THE EXERCISE:
All of the data must be printed exactly; please include every line.

SUPPLIED MATERIAL:
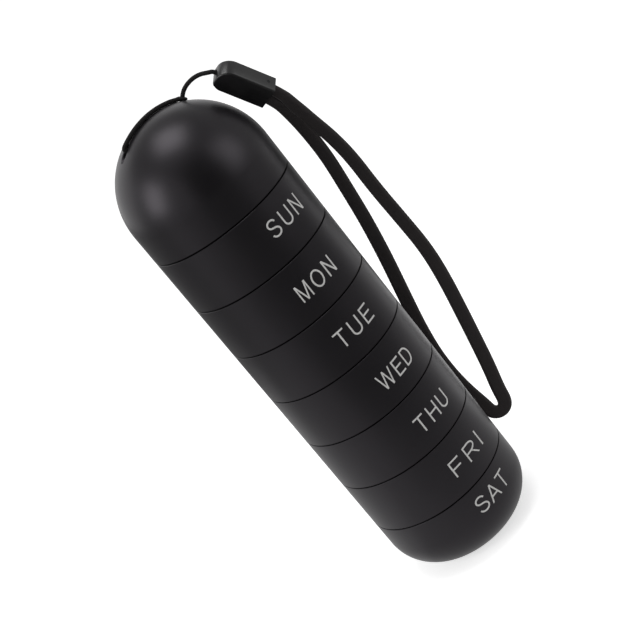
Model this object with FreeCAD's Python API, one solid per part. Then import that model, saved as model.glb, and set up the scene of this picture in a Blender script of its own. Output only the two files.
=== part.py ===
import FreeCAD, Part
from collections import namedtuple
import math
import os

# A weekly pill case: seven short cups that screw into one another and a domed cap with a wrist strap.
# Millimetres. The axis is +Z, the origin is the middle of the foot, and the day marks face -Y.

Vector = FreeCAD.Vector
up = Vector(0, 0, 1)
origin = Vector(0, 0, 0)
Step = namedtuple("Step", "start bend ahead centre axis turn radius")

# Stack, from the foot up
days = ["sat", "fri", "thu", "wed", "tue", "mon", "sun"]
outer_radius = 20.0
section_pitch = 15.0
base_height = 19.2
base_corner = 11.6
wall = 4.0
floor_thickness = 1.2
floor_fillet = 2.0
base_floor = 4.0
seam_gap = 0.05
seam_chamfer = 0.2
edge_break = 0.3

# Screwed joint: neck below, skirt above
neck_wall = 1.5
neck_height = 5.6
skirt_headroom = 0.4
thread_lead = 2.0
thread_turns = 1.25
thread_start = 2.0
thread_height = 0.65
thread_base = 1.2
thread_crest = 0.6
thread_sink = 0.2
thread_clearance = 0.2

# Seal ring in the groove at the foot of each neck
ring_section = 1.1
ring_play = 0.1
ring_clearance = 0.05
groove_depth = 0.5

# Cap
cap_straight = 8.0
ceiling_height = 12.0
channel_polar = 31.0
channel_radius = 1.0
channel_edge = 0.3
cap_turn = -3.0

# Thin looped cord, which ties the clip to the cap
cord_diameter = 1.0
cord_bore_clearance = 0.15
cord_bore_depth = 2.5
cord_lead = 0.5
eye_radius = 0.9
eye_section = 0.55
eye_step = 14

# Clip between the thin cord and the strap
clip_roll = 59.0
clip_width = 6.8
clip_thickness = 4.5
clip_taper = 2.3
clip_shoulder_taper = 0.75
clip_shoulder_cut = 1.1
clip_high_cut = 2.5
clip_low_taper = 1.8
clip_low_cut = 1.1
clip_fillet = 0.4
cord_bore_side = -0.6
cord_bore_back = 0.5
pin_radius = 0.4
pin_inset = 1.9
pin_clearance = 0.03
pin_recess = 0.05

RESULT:
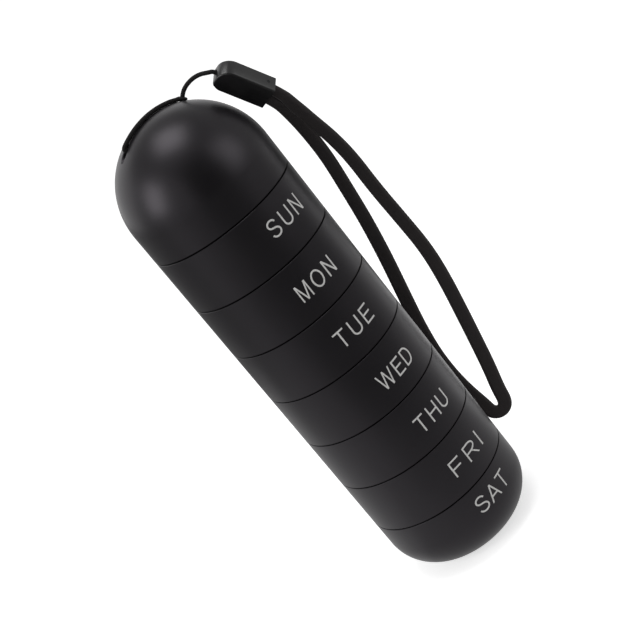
Model this object with FreeCAD's Python API, one solid per part. Then import that model, saved as model.glb, and set up the scene of this picture in a Blender script of its own. Output only the two files.
=== part.py ===
import FreeCAD, Part
from collections import namedtuple
import math
import os

# A weekly pill case: seven short cups that screw into one another and a domed cap with a wrist strap.
# Millimetres. The axis is +Z, the origin is the middle of the foot, and the day marks face -Y.

Vector = FreeCAD.Vector
up = Vector(0, 0, 1)
origin = Vector(0, 0, 0)
Step = namedtuple("Step", "start bend ahead centre axis turn radius")

# Stack, from the foot up
days = ["sat", "fri", "thu", "wed", "tue", "mon", "sun"]
outer_radius = 20.0
section_pitch = 15.0
base_height = 19.2
base_corner = 11.6
wall = 4.0
floor_thickness = 1.2
floor_fillet = 2.0
base_floor = 4.0
seam_gap = 0.05
seam_chamfer = 0.2
edge_break = 0.3

# Screwed joint: neck below, skirt above
neck_wall = 1.5
neck_height = 5.6
skirt_headroom = 0.4
thread_lead = 2.0
thread_turns = 1.25
thread_start = 2.0
thread_height = 0.65
thread_base = 1.2
thread_crest = 0.6
thread_sink = 0.2
thread_clearance = 0.2

# Seal ring in the groove at the foot of each neck
ring_section = 1.1
ring_play = 0.1
ring_clearance = 0.05
groove_depth = 0.5

# Cap
cap_straight = 8.0
ceiling_height = 12.0
channel_polar = 31.0
channel_radius = 1.0
channel_edge = 0.3
cap_turn = -3.0

# Thin looped cord, which ties the clip to the cap
cord_diameter = 1.0
cord_bore_clearance = 0.15
cord_bore_depth = 2.5
cord_lead = 0.5
eye_radius = 0.9
eye_section = 0.55
eye_step = 14

# Clip between the thin cord and the strap
clip_roll = 59.0
clip_width = 6.8
clip_thickness = 4.5
clip_taper = 2.3
clip_shoulder_taper = 0.75
clip_shoulder_cut = 1.1
clip_high_cut = 2.5
clip_low_taper = 1.8
clip_low_cut = 1.1
clip_fillet = 0.4
cord_bore_side = -0.6
cord_bore_back = 0.5
pin_radius = 0.4
pin_inset = 1.9
pin_clearance = 0.03
pin_recess = 0.05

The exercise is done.